# [What is expected]
Copy the first line of the material below and every later line through the line containing "plane x = 0.", without any other output.

# [Data extract]
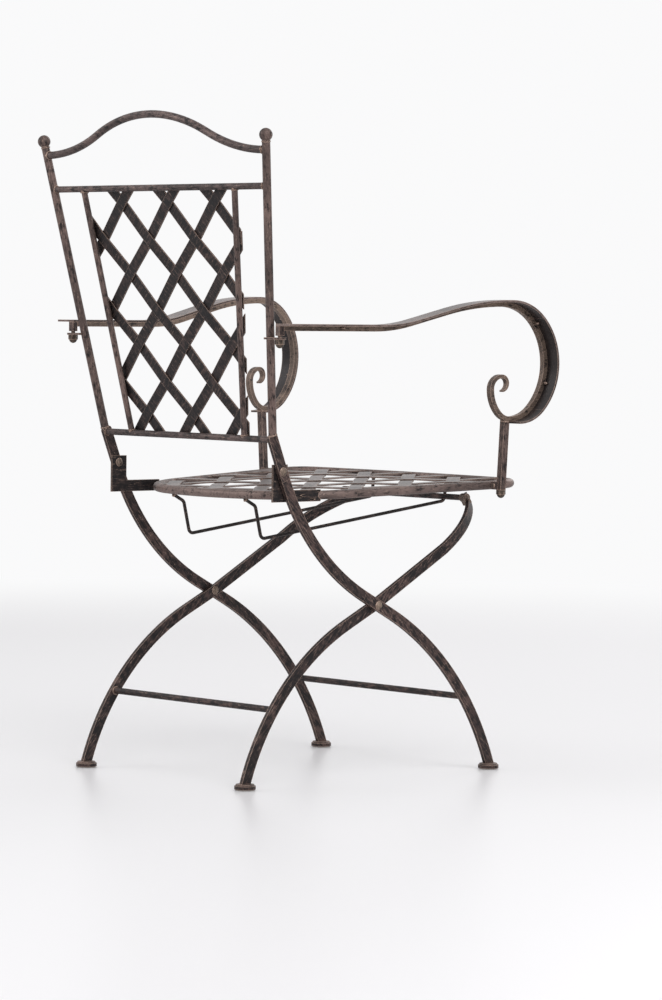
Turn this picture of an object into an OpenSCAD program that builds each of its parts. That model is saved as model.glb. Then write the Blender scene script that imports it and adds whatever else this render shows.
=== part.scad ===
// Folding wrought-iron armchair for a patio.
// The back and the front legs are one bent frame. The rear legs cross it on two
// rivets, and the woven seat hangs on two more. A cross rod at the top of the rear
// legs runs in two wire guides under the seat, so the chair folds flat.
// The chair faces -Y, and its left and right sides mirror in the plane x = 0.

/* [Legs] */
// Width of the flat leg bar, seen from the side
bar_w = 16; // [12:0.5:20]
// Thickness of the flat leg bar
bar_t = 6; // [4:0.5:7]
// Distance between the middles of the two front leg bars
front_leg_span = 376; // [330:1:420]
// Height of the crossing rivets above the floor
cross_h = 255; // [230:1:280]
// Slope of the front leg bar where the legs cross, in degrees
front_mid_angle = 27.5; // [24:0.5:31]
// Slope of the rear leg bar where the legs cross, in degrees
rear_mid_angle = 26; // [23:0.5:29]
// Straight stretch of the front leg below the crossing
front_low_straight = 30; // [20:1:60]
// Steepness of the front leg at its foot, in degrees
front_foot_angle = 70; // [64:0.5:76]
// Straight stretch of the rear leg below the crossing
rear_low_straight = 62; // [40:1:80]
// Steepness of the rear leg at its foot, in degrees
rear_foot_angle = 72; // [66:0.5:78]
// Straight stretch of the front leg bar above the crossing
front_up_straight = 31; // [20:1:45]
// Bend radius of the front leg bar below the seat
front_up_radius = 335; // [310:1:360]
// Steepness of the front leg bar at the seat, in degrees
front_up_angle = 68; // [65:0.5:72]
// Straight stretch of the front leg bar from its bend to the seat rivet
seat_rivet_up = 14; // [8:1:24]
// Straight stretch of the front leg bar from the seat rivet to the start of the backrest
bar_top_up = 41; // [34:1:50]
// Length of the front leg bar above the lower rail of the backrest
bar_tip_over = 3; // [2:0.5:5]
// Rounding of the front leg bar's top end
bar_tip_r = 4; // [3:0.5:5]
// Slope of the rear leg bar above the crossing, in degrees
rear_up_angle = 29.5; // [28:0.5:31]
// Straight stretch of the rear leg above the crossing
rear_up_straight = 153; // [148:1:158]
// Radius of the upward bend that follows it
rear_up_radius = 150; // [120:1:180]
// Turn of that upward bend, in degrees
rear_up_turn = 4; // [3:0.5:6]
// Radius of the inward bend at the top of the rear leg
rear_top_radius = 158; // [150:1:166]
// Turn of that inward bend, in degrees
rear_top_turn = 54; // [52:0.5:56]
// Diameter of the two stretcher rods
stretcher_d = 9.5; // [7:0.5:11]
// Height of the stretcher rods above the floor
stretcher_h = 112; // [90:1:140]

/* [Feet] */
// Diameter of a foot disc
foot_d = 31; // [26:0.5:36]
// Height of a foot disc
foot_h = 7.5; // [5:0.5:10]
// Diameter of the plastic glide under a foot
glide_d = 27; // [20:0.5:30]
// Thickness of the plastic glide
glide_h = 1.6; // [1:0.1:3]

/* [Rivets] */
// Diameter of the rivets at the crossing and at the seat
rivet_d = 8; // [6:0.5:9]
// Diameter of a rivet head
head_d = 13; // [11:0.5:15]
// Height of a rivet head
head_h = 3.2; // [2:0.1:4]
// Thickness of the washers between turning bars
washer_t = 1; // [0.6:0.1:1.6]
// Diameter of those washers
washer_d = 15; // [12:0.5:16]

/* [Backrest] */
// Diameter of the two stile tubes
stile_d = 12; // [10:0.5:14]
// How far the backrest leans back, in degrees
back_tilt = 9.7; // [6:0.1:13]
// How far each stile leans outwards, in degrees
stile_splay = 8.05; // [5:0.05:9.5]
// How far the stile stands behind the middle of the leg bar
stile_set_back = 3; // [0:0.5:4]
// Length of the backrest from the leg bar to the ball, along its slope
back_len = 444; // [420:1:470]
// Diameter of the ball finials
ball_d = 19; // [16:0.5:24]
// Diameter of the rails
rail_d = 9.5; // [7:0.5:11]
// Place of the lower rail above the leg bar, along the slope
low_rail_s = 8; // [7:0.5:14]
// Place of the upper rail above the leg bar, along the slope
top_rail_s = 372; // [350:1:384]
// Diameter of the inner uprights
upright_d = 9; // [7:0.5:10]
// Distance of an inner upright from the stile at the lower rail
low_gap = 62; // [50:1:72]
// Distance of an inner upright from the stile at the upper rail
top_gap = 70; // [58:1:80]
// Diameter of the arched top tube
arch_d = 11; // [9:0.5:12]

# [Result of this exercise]
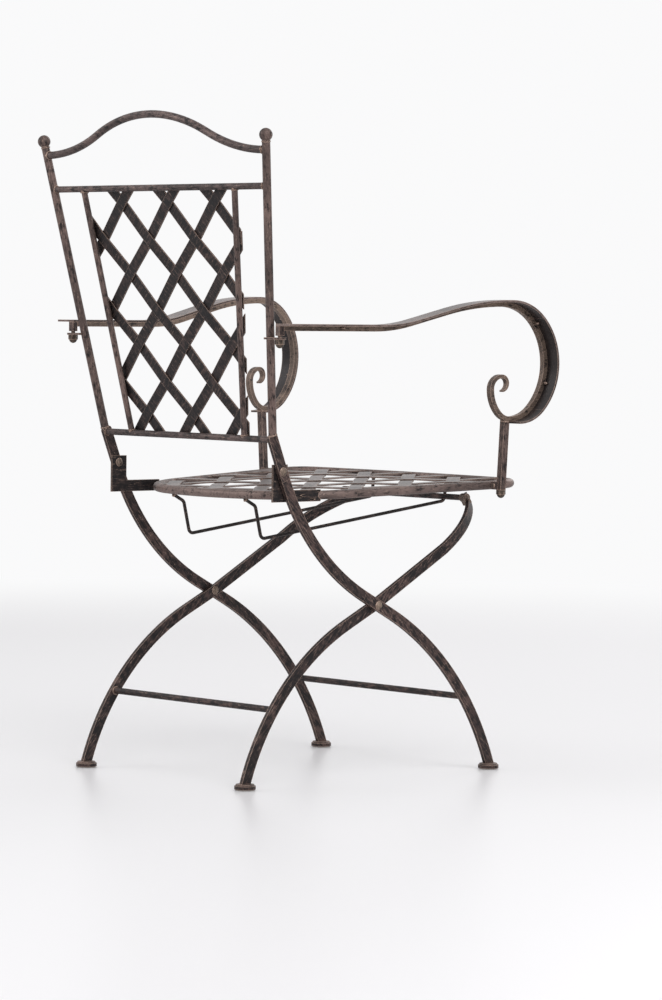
Turn this picture of an object into an OpenSCAD program that builds each of its parts. That model is saved as model.glb. Then write the Blender scene script that imports it and adds whatever else this render shows.
=== part.scad ===
// Folding wrought-iron armchair for a patio.
// The back and the front legs are one bent frame. The rear legs cross it on two
// rivets, and the woven seat hangs on two more. A cross rod at the top of the rear
// legs runs in two wire guides under the seat, so the chair folds flat.
// The chair faces -Y, and its left and right sides mirror in the plane x = 0.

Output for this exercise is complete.